Dummy (Debug) | jvParseFloat (Debug) | strtof/d (Debug) | Dummy (Release) | jvParseFloat (Release) | strtof/d (Release) | |||
---|---|---|---|---|---|---|---|---|
Total run time | 7.11 s | 13.76 s | 20.75 s | 1.98 s | 2.47 s | 5.11 s | ||
Run time relative to dummy | 0 s | 6.65 s | 13.64 s | 0 s | 0.49 s | 3.13 s | ||
Average time per float parsed | 0 us/call | 0.63 us/call | 1.29 us/call | 0 us/call | 0.05 us/call | 0.29 us/call |
My implementation is noticeably faster than strtof/strtod. The comparison is a bit unfair though, given that strtof cannot afford to be 1 ULP away. The comparison should consider whether the user needs exact precision.
The presence of run time measured on debug builds may surprise you, but debug performances are appreciable during the development of big projects such as video games, so I tried to not make it prohibitive.
Edit 31/07: I did the same benckmark on fast_float, used by GCC and Webkit. I obtain:
- Debug: 0.8 us/call (total run time = 15.70 s)
- Release: 0.05 us/call (total run time = 2.48 s)
So fast_float has similar Release performance, and a bit worse for Debug, but it is always accurate. fast_float uses 10.8 KiB though, mainly because it stores all powers of 5 from \(5^{-342}\) to \(5^{308}\).

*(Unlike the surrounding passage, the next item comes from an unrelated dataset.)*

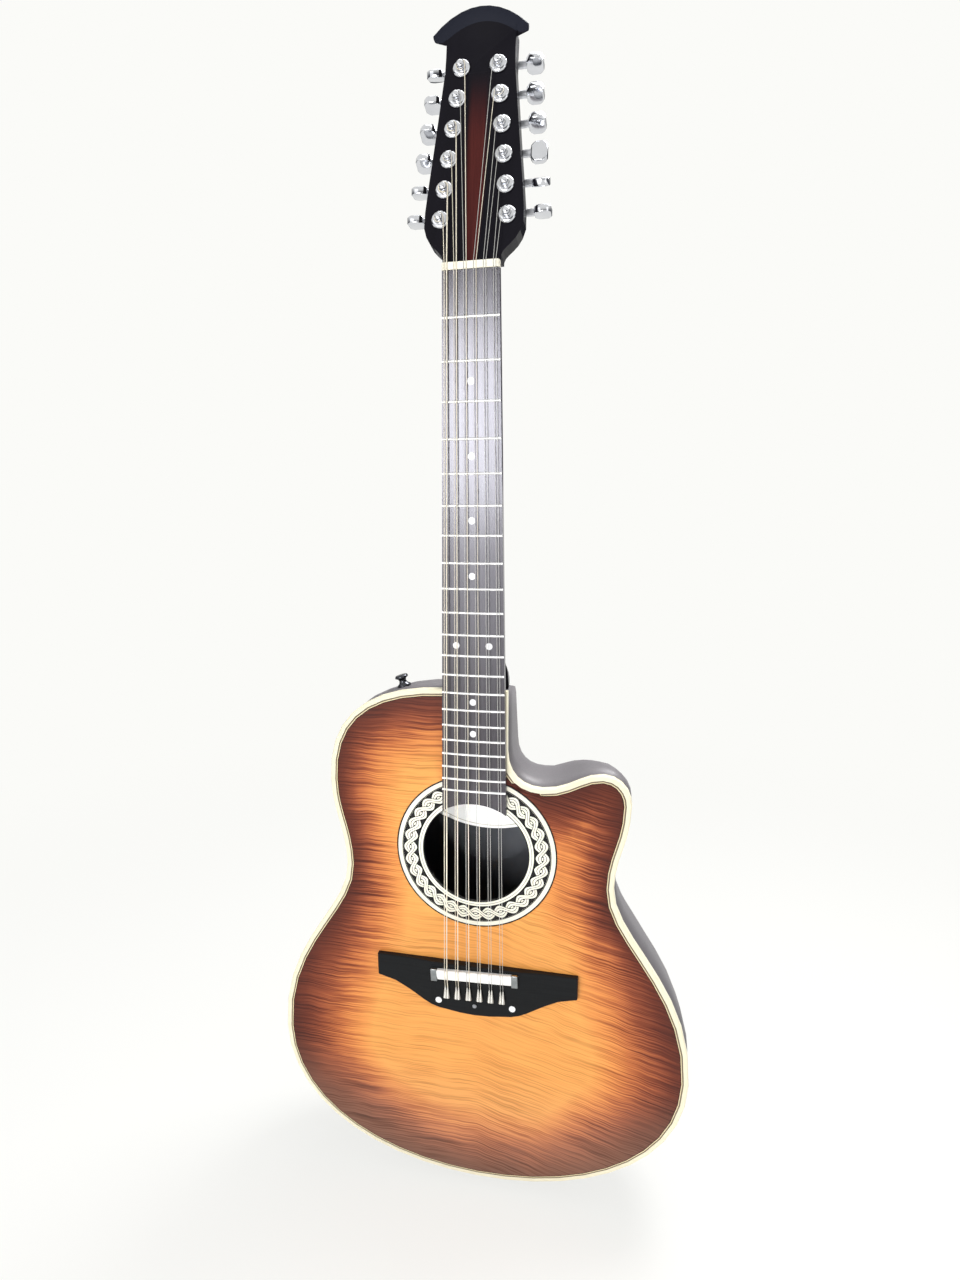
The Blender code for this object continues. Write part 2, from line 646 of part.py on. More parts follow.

Finally, fast_float is a C++11 codebase, while mine is C99.
Conclusion
This blog series is finished: I have achieved a satisfying implementation for the common problem of parsing strings into floating-point numbers. I also have sufficient confidence to use it when justified.
My implementation is available in the public domain. If you find it useful, feel free to send me an email. 😊
Thanks for reading, have a nice day!